Hacker News new | ask | show | jobs
by invaliduser 488 days ago
Not primarily, as primarily it was just "we're the V in MVC", and people were using classes. The hooks came when the react team got on the "functional programming" wagon, and suddenly everything was about immutability, side effects, etc. and very little about giving control to the developers on their components life cycle.
1 comments

React was literally first created in ML out of the author's dislike of MVC, who preferred functional programming and immutability[0]. For a long time, react aspired for its future to be in ReasonML.

Hooks came as no surprise to anyone who paid attention, as the recommended way to write components since at least 2016 was in the stateless functional style whenever possible, and many of us used recompose[1] to simulate hooks long before their introduction.

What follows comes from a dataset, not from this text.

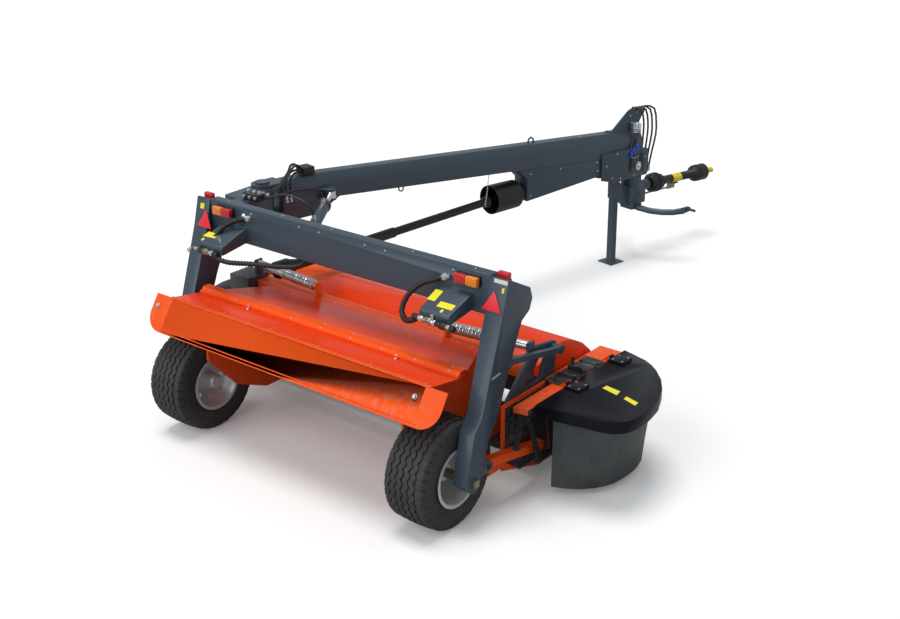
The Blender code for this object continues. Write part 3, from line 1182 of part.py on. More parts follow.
HINGES_RIGHT = (0.620, 1.190)
HINGES_LEFT = (0.800, 1.180)
COVER_RIGHT = ((COVER_HINGE_RIGHT, 0.233), (1.792, 0.268), (2.040, 0.308), (2.115, 0.332), (2.165, 0.372),
               (2.195, 0.425), (2.212, 0.493), (2.216, 0.570), (2.213, 0.660), (2.185, 0.821),
               (2.117, 0.986),
               (2.036, 1.110), (1.934, 1.220), (1.860, 1.280), (1.780, 1.325), (COVER_HINGE_RIGHT, 1.387))
COVER_LEFT = ((COVER_HINGE_LEFT, 0.330), (1.800, 0.350), (1.858, 0.400), (1.880, 0.500), (1.885, 0.860),
              (1.870, 1.130), (1.815, 1.270), (COVER_HINGE_LEFT, 1.340))
SKIRT_RIGHT = ((1.680, 0.290), (1.800, 0.306), (1.920, 0.325), (2.040, 0.350), (2.105, 0.375),
               (2.150, 0.425),
               (2.170, 0.510), (2.172, 0.600), (2.150, 0.760), (2.100, 0.915), (2.035, 1.035),
               (1.950, 1.135),
               (1.850, 1.220), (1.740, 1.285), (1.640, 1.325))
SKIRT_RIGHT_FOOT = ((1.603, 0.394), (1.680, 0.424), (1.750, 0.466), (1.815, 0.520), (1.862, 0.575),
                    (1.898, 0.635),
                    (1.923, 0.700), (1.938, 0.780), (1.944, 0.870), (1.940, 0.960), (1.922, 1.060),
                    (1.890, 1.150),
                    (1.825, 1.220), (1.735, 1.270), (1.640, 1.300))
SKIRT_LEFT = ((1.730, 0.400), (1.800, 0.430), (1.848, 0.520), (1.852, 0.860), (1.838, 1.110),
              (1.800, 1.210),
              (1.720, 1.280))


def make_covers():
    # Name, side, outline of the top, the skirt's line at its top and foot, places of the hinges
    sides = (("right", 1, COVER_RIGHT, SKIRT_RIGHT, SKIRT_RIGHT_FOOT, HINGES_RIGHT),
             ("left", -1, COVER_LEFT, SKIRT_LEFT, SKIRT_LEFT, HINGES_LEFT))
    for name, side, outline, path, foot, places in sides:
        low = COVER_TOP - COVER_LIP
        shell = prism(outline, "Z", low, COVER_TOP)
        middle = (sum(x for x, _ in outline) / len(outline), sum(y for _, y in outline) / len(outline))
        hinge = min(x for x, _ in outline)
        inner = []
        for x, y in outline:
            across = Vector((x - middle[0], y - middle[1]))
            shrink = across.normalized() * 0.012
            inner.append((hinge - 0.05 if x == hinge else x - shrink.x, y - shrink.y))
        shell = cut(shell, prism(inner, "Z", low - 0.1, COVER_TOP - SHEET))
        shell = fuse(shell, *hinge_eyes(hinge, places))
        hem = COVER_TOP - SHEET - SEAT
        rings = [[(x, y, SKIRT_LOW) for x, y in strip(foot, 0.006)],
                 [(x, y, hem) for x, y in strip(path, 0.006)]]
        skirt = loft(rings)
        if side < 0:
            shell, old = mirrored(shell), shell
            bpy.data.objects.remove(old)
            skirt, old = mirrored(skirt), skirt
            bpy.data.objects.remove(old)
        keep("cover_" + name, shell, "cover_" + name, BLACK_COVER)
        keep("skirt_" + name, skirt, "cover_" + name, GREY_CANVAS)


def machine_middle():
    """The middle of the model's box, from its outermost pieces."""
    right = max(x for x, _ in COVER_RIGHT)
    left = -max(x for x, _ in COVER_LEFT)
    rear = WHEEL_Y - TYRE_RADIUS
    tip = Vector((0.030, PTO_END.y, 0))
    front = PIVOT.y + (TO_DRAWBAR @ tip).y
    return (right + left) / 2, (rear + front) / 2


for old in list(bpy.data.objects):
    bpy.data.objects.remove(old)
WORKSHOP = bpy.data.collections.new("workshop")
MACHINE = bpy.data.collections.new("disc_mower_conditioner")
bpy.context.scene.collection.children.link(WORKSHOP)
bpy.context.scene.collection.children.link(MACHINE)
BODIES = {}

SLATE = material("slate_paint", (0.035, 0.045, 0.058), 0.42)
ORANGE = material("orange_paint", (0.87, 0.13, 0.02), 0.35)
RED_ORANGE = material("red_orange_paint", (0.72, 0.06, 0.015), 0.22)
BLACK_COVER = material("black_cover", (0.012, 0.012, 0.013), 0.35)
BLACK_PLASTIC = material("black_plastic", (0.010, 0.010, 0.010), 0.5)
BLACK_STEEL = material("black_steel", (0.03, 0.03, 0.03), 0.5, 0.3)
GREY_CANVAS = material("grey_canvas", (0.11, 0.11, 0.115), 0.75)
GREY_IRON = material("grey_iron", (0.09, 0.095, 0.10), 0.5, 0.4)
RUBBER = material("rubber", (0.020, 0.020, 0.021), 0.8)
SILVER = material("silver_rim", (0.62, 0.63, 0.64), 0.32, 0.8)
ZINC = material("yellow_zinc", (0.62, 0.52, 0.28), 0.35, 0.9)
CHROME = material("chrome", (0.75, 0.75, 0.75), 0.15, 1.0)
YELLOW = material("yellow_guard", (0.85, 0.62, 0.02), 0.45)
LAMP_RED = material("lamp_red", (0.65, 0.02, 0.02), 0.15)

middle_x, middle_y = machine_middle()
body("carrier", None, (-middle_x, -middle_y, 0), own=(0, 0, 0))
body("wheel_right", "carrier", (WHEEL_X, WHEEL_Y, TYRE_RADIUS))
body("wheel_left", "carrier", (-WHEEL_X, WHEEL_Y, TYRE_RADIUS))
body("drawbar", "carrier", PIVOT, own=(0, 0, PIVOT.z), turn=-REST_SWING)
body("swing_barrel", "carrier", SWING_BASE)
body("swing_rod", "swing_barrel", swing_eye_rest())
body("driveline", "drawbar", (0, JOINT_S, JOINT_Z))
body("stand", "drawbar", (0, STAND_S, SLEEVE_LOW))
body("turret", "drawbar", (0, HITCH_S, TURRET_TOP))
body("pto_shaft", "turret", PTO_START)
body("lower_link", "carrier", (0, *LINK_REAR))
body("upper_link", "carrier", (UPPER_X[0], *UPPER_REAR))
body("header", "lower_link", (0, *LINK_FRONT))
body("rotor", "header", (0, ROTOR_Y, ROTOR_Z))
body("cover_right", "header", (COVER_HINGE_RIGHT, 0.80, COVER_TOP + HINGE_RISE))
body("cover_left", "header", (-COVER_HINGE_LEFT, 0.80, COVER_TOP + HINGE_RISE))
for number in range(DISC_COUNT):
    body(f"disc_{number + 1}", "header", (disc_x(number), DISC_Y, DISC_HUB_TOP))

make_top_beam()
make_legs()
make_wheels()
make_lamps()
make_swing_cylinder()
make_drawbar()
make_driveline_box()
make_driveline_bell()
make_driveline_guard()
make_hitch_head()
make_nose_mast()
make_turret()
make_hitch_yoke()
make_pto()
make_stand()
make_links()
make_side_plates()
make_side_linkage()
make_header_tube()
make_springs()
make_a_frame()
make_hood()
make_channel_walls()
make_rear_board()
make_front_hood()
make_front_curtain()
make_crop_ramp()
make_cutterbar()
make_discs()
make_rotor()
make_header_gearbox()
make_covers()
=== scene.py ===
"""The disc mower conditioner as it looks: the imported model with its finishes, tread, lamps, plates and hoses.

Metres. Places are given as in the part's source: in the carrier's frame, with y = 0 at the rear face of the
top beam, or in the drawbar's frame, with x to its right and s forward from its pivot.
"""

import json
from math import atan2, cos, pi, radians, sin

import bmesh
import bpy
from mathutils import Matrix, Vector
from mathutils.geometry import intersect_point_line


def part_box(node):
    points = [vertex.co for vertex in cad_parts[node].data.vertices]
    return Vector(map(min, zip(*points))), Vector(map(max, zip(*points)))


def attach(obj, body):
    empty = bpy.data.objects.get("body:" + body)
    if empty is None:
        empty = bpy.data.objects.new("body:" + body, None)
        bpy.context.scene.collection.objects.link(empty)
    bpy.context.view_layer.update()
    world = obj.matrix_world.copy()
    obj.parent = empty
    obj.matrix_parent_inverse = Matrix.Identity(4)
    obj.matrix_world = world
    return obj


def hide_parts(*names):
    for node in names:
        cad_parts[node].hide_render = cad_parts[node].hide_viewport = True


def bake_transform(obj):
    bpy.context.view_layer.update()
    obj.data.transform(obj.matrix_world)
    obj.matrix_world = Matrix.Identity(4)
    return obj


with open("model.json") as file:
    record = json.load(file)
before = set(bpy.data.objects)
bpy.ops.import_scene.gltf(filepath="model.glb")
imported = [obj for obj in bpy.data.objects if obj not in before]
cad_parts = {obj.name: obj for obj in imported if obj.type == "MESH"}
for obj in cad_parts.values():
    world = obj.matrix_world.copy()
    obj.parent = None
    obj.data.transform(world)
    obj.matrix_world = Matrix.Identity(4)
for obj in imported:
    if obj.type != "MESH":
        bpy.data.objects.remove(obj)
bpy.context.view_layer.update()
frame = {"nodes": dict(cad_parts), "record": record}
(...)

[0] https://github.com/reactiflux/q-and-a/blob/master/jordan-wal...

[1] https://github.com/acdlite/recompose

Maybe I was not paying attention, this is of course a possibility, but until at least early 2019 the react website's main page was only mentioning the class-based "stateful component" as the way to write components.

https://web.archive.org/web/20190105060636/https://reactjs.o...

Although they were mentioning function components at the time in the documentation, I can't say how mainstream that was. Hooks were introduced in Feb. 2019.